The statement was read at the AGM on 15th February 2023 and affirmed by the Committee and Being Presbyterian members present at the meeting.
Statement on the resignation of Rev. Ian Carton
The Committee of Being Presbyterian (BP) learned with deep sorrow of the decision of the Rev Ian Carton to resign his ministry within the Presbyterian Church in Ireland (PCI). Ian and his wife June have been valued colleagues and members of our group. Ian was a guest speaker at a BP event where many listened with care and concern to his story, told with great honesty and dignity. We understand that the journey of these recent days has not been easy for Ian and his family and offer to them our continued support and prayers.
We understand and share much of the pain that has led to Ian decision to leave. While fully respecting that decision, as a group we continue our presence together within PCI in which as our BP Road Map states: “We affirm that God models a unity-in-diversity in which all are called to life in the church. We therefore pray and work for a church in which none who respond to that call are excluded on the basis of age, class, colour, ethnicity, gender or sexual identity… a church in which a lively diversity is nurtured, held in Christ and bears the fruit of the Spirit.”
John Brackenridge
Purvis Campbell
John Davey
Lynda Gould
Mark Gray
Denis Guiler
Katherine Meyer
Patricia McBride
Sylvia McCracken
Wilfred Orr
Roger Purse
Allen Sleith
Donald Watts
June 2021
A Cry from the Heart
Introduction
The statement, A Cry from the Heart, was issued to the press on Thursday, 5 July 2018, in response to decisions taken at the 2018 General Assembly. The statement was open for signatures for 48 hours only, in order that it could be issued quickly and before the summer holiday period. At the end of the 48 hours it had been signed by around 230 ordained ruling and teaching elders in the Presbyterian Church in Ireland. Those who signed did so in a personal capacity.

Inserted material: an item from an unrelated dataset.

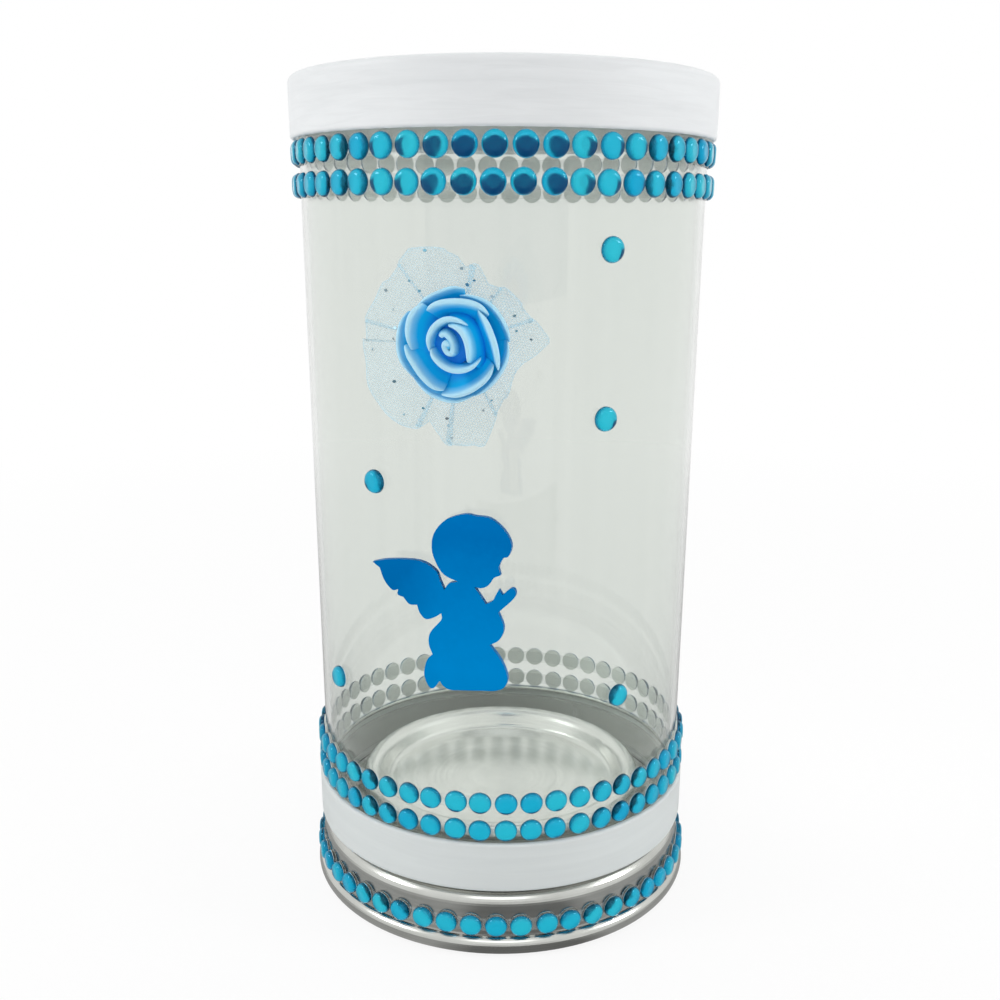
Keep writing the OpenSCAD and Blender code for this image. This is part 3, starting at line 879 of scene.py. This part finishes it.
def makeGlitter():
    finish, tree, surface = newFinish("glitterFlake")
    colour = blendColour(tree, stored(tree, "tone"), glitter["blue"], glitter["silver"])
    tree.links.new(colour, surface.inputs["Base Color"])
    grain = useGroup(tree, fineGrain, Scale=glitter["grain"])
    tree.links.new(ramp(tree, grain["Tone"], *glitter["rough"]), surface.inputs["Roughness"])
    surface.inputs["Metallic"].default_value = 1.0
    points, faces, tones = [], [], []
    rings = tulle["rings"]
    for number in range(glitter["count"]):
        spoke = int((number + chance.uniform(*glitter["spokes"])) / glitter["count"] * spokeCount)
        ring = int(rings * chance.uniform(*glitter["rings"]))
        at = tullePoints[spoke * (rings + 1) + ring] / mm
        azimuth = math.degrees(math.atan2(at.x, -at.y))
        place = sideFrame(azimuth, at.z, math.hypot(at.x, at.y) + glitter["stand"])
        place = place @ Matrix.Rotation(unevenly(chance, glitter["tilt"]), 4, "X")
        place = place @ Matrix.Rotation(unevenly(chance, glitter["tilt"]), 4, "Y")
        place = place @ Matrix.Scale(mm, 4)
        size = glitter["radius"] * chance.uniform(*glitter["sizes"])
        first = len(points)
        levels = [(size, 0.0), (size, glitter["thickness"])]
        shapePoints, shapeFaces = closedRings(levels, glitter["sides"], glitter["flat"])
        points.extend(place @ Vector(p) for p in shapePoints)
        faces.extend(tuple(first + i for i in face) for face in shapeFaces)
        tones.extend([chance.random()] * len(shapePoints))
    flakes = makePiece("tulle_glitter", points, faces, [finish])
    storeValues(flakes, "tone", tones)
    return flakes


flakes = makeGlitter()
print("tulle and glitter laid")


angel = {
    # low is the colour at the foot and high at the head: a painted reflection, darker upwards and towards the
    # wing's tip, set by heights, wing and wingShare
    "azimuth": -14, "low": (0.0, 0.39, 1.0), "high": (0.0, 0.19, 0.57), "edge": (0.0, 0.16, 0.45),
    "edgeDim": 0.8, "heights": (70, 100), "wing": (-13, -24), "wingShare": 0.45, "wander": 0.3,
    "grain": 700.0, "faceRough": 0.12, "edgeRough": 0.3, "spread": 0.05,
    "facing": 0.9, "bevel": 0.2, "bevelFrom": 50, "gloss": 0.1,
}


def makeMirrorFace(name, low, high, roughness, metallic):  # painted reflection: darker towards the head and the wing's tip, for the dimmer surroundings that the plate shows there
    finish, tree, surface = newFinish(name)
    grain = useGroup(tree, fineGrain, Scale=angel["grain"])
    parts = split(tree, objectPlace(tree))
    paintedReflectionUp = ramp(tree, parts[2], 0.0, 1.0, *(z * mm for z in angel["heights"]))
    paintedReflectionWing = ramp(tree, parts[0], 0.0, angel["wingShare"], *(x * mm for x in angel["wing"]))
    fade = wanderFrom(tree, calc(tree, "ADD", paintedReflectionUp, paintedReflectionWing), grain["Tone"], angel["wander"])
    tree.links.new(blendColour(tree, fade, low, high), surface.inputs["Base Color"])
    rough = ramp(tree, grain["Tone"], roughness, roughness + angel["spread"])
    tree.links.new(rough, surface.inputs["Roughness"])
    surface.inputs["Metallic"].default_value = metallic
    surface.inputs["Specular IOR Level"].default_value = angel["gloss"]
    return finish


def makeAngel():
    mesh = nodes["angel_plate"].data.copy()
    mesh.name = "angel_figure"
    mesh.materials.clear()
    dimmed = tuple(angel["edgeDim"] * c for c in angel["edge"])
    face = makeMirrorFace("angelFace", angel["low"], angel["high"], angel["faceRough"], 1.0)
    # the edge gets the same painted reflection, dimmed towards the head
    edge = makeMirrorFace("angelEdge", angel["edge"], dimmed, angel["edgeRough"], 0.0)
    mesh.materials.append(face)
    mesh.materials.append(edge)
    piece = addObject("angel_figure", mesh)
    out = sideFrame(angel["azimuth"], 0, 0).col[2].to_3d()
    for polygon in mesh.polygons:
        polygon.material_index = 0 if polygon.normal.dot(out) > angel["facing"] else 1
    rounder = piece.modifiers.new("cutEdge", "BEVEL")
    rounder.width = angel["bevel"] * mm
    rounder.segments = 2
    rounder.limit_method = "ANGLE"
    rounder.angle_limit = math.radians(angel["bevelFrom"])
    rounder.material = 1
    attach(piece, "jar")
    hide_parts("angel_plate")


makeAngel()
print("angel plate finished")


view = {  # height and away are millimetres; focal, centreX and centreY are in units of the picture's 1000
    "height": 161.3, "away": 268.2, "lookDown": 17.67, "roll": 0.25, "focal": 1124.9, "centreX": 501.6,
    "centreY": 580.0, "picture": 1000, "sensor": 36, "nearest": 0.01,
}


def makeCamera():
    data = bpy.data.cameras.new("camera")
    data.sensor_width = view["sensor"]
    data.lens = view["sensor"] * view["focal"] / view["picture"]
    data.shift_x = 0.5 - view["centreX"] / view["picture"]
    data.shift_y = view["centreY"] / view["picture"] - 0.5
    data.clip_start = view["nearest"]
    camera = addObject("camera", data)
    place = Matrix.Translation((0, -view["away"] * mm, view["height"] * mm))
    place = place @ Matrix.Rotation(math.radians(90 - view["lookDown"]), 4, "X")
    camera.matrix_world = place @ Matrix.Rotation(math.radians(view["roll"]), 4, "Z")
    bpy.context.scene.camera = camera


def seenDirectly(tree):  # 1 for what the camera sees, also through clear walls
    path = addNode(tree, "ShaderNodeLightPath").outputs
    return calc(tree, "MAXIMUM", path["Is Camera Ray"], path["Is Transmission Ray"])


room = {  # front and back light the jar, and the floor's glow takes over from its shadow between fade's ends
    "front": 0.26, "back": 0.95, "towards": (-0.9, 0.3), "floor": (0.92, 0.92, 0.92), "nearShare": 0.88,
    "fade": (0.16, 0.6), "floorSize": 3.0, "floorDrop": 0.0001, "floorRough": 0.9,
}
inMetal = {  # the floor as bare metal shows it, with painted shade: dim near the jar, dimmest before it, white far off
    "near": 0.45, "front": 0.2, "frontAngle": 8, "frontHalf": 16, "frontSoft": 12, "fade": (0.1, 0.6),
}


def makeWorld():
    world = bpy.data.worlds.new("room")
    world.use_nodes = True
    bpy.context.scene.world = world
    tree = world.node_tree
    direction = split(tree, addNode(tree, "ShaderNodeTexCoord").outputs["Generated"])
    level = ramp(tree, direction[1], room["front"], room["back"], *room["towards"])
    soft = addNode(tree, "ShaderNodeBackground", {"Color": (1, 1, 1, 1), "Strength": level})
    white = addNode(tree, "ShaderNodeBackground", {"Color": (1, 1, 1, 1), "Strength": 1.0})
    path = addNode(tree, "ShaderNodeLightPath").outputs
    both = addNode(tree, "ShaderNodeMixShader", {
        0: calc(tree, "MAXIMUM", seenDirectly(tree), path["Is Glossy Ray"]),
        1: soft.outputs[0], 2: white.outputs[0]})
    out = tree.nodes.get("World Output") or tree.nodes.new("ShaderNodeOutputWorld")
    tree.links.new(both.outputs[0], out.inputs["Surface"])


def addQuad(name, corners, finish):
    mesh = bpy.data.meshes.new(name)
    mesh.from_pydata(corners, [], [(0, 1, 2, 3)])
    mesh.materials.append(finish)
    return addObject(name, mesh)


def makeFloor():  # its shadow fades into a plain white surround
    finish, tree, surface = newFinish("floorCard")
    surface.inputs["Base Color"].default_value = (*room["floor"], 1)
    surface.inputs["Roughness"].default_value = room["floorRough"]
    surface.inputs["Specular IOR Level"].default_value = 0.0
    glow = addNode(tree, "ShaderNodeEmission", {"Color": (1, 1, 1, 1), "Strength": 1.0})
    place = objectPlace(tree)
    away = addNode(tree, "ShaderNodeVectorMath", {0: place}, operation="LENGTH").outputs["Value"]
    share = ramp(tree, away, room["nearShare"], 1.0, *room["fade"])
    share = calc(tree, "MULTIPLY", seenDirectly(tree), share)
    seen = addNode(tree, "ShaderNodeMixShader", {0: share, 1: surface.outputs[0], 2: glow.outputs[0]})
    parts = split(tree, place)
    facing = calc(tree, "ARCTAN2", parts[0], calc(tree, "MULTIPLY", parts[1], -1.0))
    offMiddle = calc(tree, "ABSOLUTE", calc(tree, "SUBTRACT", facing, math.radians(inMetal["frontAngle"])))
    near = ramp(tree, offMiddle, inMetal["front"], inMetal["near"], math.radians(inMetal["frontHalf"]),
                math.radians(inMetal["frontHalf"] + inMetal["frontSoft"]))
    far = ramp(tree, away, 0.0, 1.0, *inMetal["fade"])
    level = calc(tree, "MULTIPLY_ADD", calc(tree, "SUBTRACT", 1.0, near), far, near)
    # painted shade on the floor, seen only in bare metal
    dim = addNode(tree, "ShaderNodeEmission", {"Color": (1, 1, 1, 1), "Strength": level})
    path = addNode(tree, "ShaderNodeLightPath").outputs
    unglazed = calc(tree, "SUBTRACT", 1.0, path["Is Transmission Ray"])
    mirrored = calc(tree, "MULTIPLY", path["Is Glossy Ray"], unglazed)
    both = addNode(tree, "ShaderNodeMixShader", {0: mirrored, 1: seen.outputs[0], 2: dim.outputs[0]})
    tree.links.new(both.outputs[0], tree.nodes["Material Output"].inputs["Surface"])
    size, z = room["floorSize"], -room["floorDrop"]
    floor = addQuad("floor", [(-size, -size, z), (size, -size, z), (size, size, z), (-size, size, z)], finish)


darkCards = {  # x, y, z of the middle, width, height, colour, and the clear surfaces in front of it
    "cardRoom": (-0.045, -0.42, 0.36, 0.66, 0.48, (0.03, 0.08, 0.2), 2.0),  # shows in the stones only
    "cardLow": (0.05, -0.3, 0.022, 0.24, 0.044, (0.2, 0.2, 0.2), 0.0),
}
passedSlack = 0.2  # how far off the count of surfaces may be, on top of half of it


def makeCard(name, x, y, z, width, height, colour, passed):
    finish, tree = newFinish(name)[:2]
    path = addNode(tree, "ShaderNodeLightPath").outputs
    dim = addNode(tree, "ShaderNodeEmission", {"Color": (*colour, 1), "Strength": 1.0})
    nothing = addNode(tree, "ShaderNodeBsdfTransparent")
    mirrored = calc(tree, "MINIMUM", path["Glossy Depth"], 1.0)
    shown = calc(tree, "COMPARE", path["Transmission Depth"], passed, passed / 2 + passedSlack)
    both = addNode(tree, "ShaderNodeMixShader", {
        0: calc(tree, "MULTIPLY", mirrored, shown), 1: nothing.outputs[0], 2: dim.outputs[0]})
    tree.links.new(both.outputs[0], tree.nodes["Material Output"].inputs["Surface"])
    w, h = width / 2, height / 2
    card = addQuad(name, [(x - w, y, z - h), (x + w, y, z - h), (x + w, y, z + h), (x - w, y, z + h)], finish)
    card.visible_camera = False
    card.visible_diffuse = False
    card.visible_shadow = False


lamps = {  # x, y, z, the height it is aimed at, width, power, and whether its reflection shows
    "lampLeft": (-0.6, -0.2, 0.5, 0.1, 0.2, 1.25, True),
    "lampRight": (0.62, -0.14, 0.46, 0.1, 0.2, 1.15, True),
    "lampTop": (0.0, -0.5, 0.6, 0.1, 0.4, 0.6, True),
    "lampLow": (0.0, -0.75, 0.05, 0.1, 0.1, 0.3, False),
    "lampUnderLid": (0.0, 0.0, 0.12, 0.18, 0.05, 0.038, False),
}


def makeLamp(name, x, y, z, aim, width, power, mirrored):
    data = bpy.data.lights.new(name, "AREA")
    data.size = width
    data.energy = power
    lamp = addObject(name, data)
    lamp.location = (x, y, z)
    lamp.rotation_euler = (Vector((0, 0, aim)) - lamp.location).to_track_quat("-Z", "Y").to_euler()
    lamp.visible_camera = False
    lamp.visible_transmission = False
    lamp.visible_glossy = mirrored


makeCamera()
makeWorld()
makeFloor()
for name, values in darkCards.items():
    makeCard(name, *values)
for name, values in lamps.items():
    makeLamp(name, *values)
bpy.context.scene.view_settings.view_transform = "Standard"
print("camera, lamps and surroundings placed")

The statement was an ad hoc effort, initiated by a small group of ministers who were ourselves in deep dismay after the 2018 General Assembly, and wanted to give public voice both to our own dismay and to the upset, even anguish, being expressed to us by others.
The intention was simply to lay down a marker, a signpost, a visible sign of the work ahead of us and of our commitment to it. Being Presbyterian is one of the initiatives that began to emerge later that same year as one part of a response to our profound concern, and an expression of commitment to the health and well-being of the Presbyterian Church in Ireland.
Statement: A Cry from the Heart
As teaching and ruling elders in the Presbyterian Church in Ireland, we acknowledge, and indeed share, the profound sense of hurt, dismay and anger currently being expressed in the wake of decisions taken at our 2018 General Assembly. This level of feeling is unprecedented in our pastoral experience.
We are committed to doing all we can to ensure that the decisions which have prompted such a level of concern will be subject to the urgent attention they deserve, and for which many in the Church are calling.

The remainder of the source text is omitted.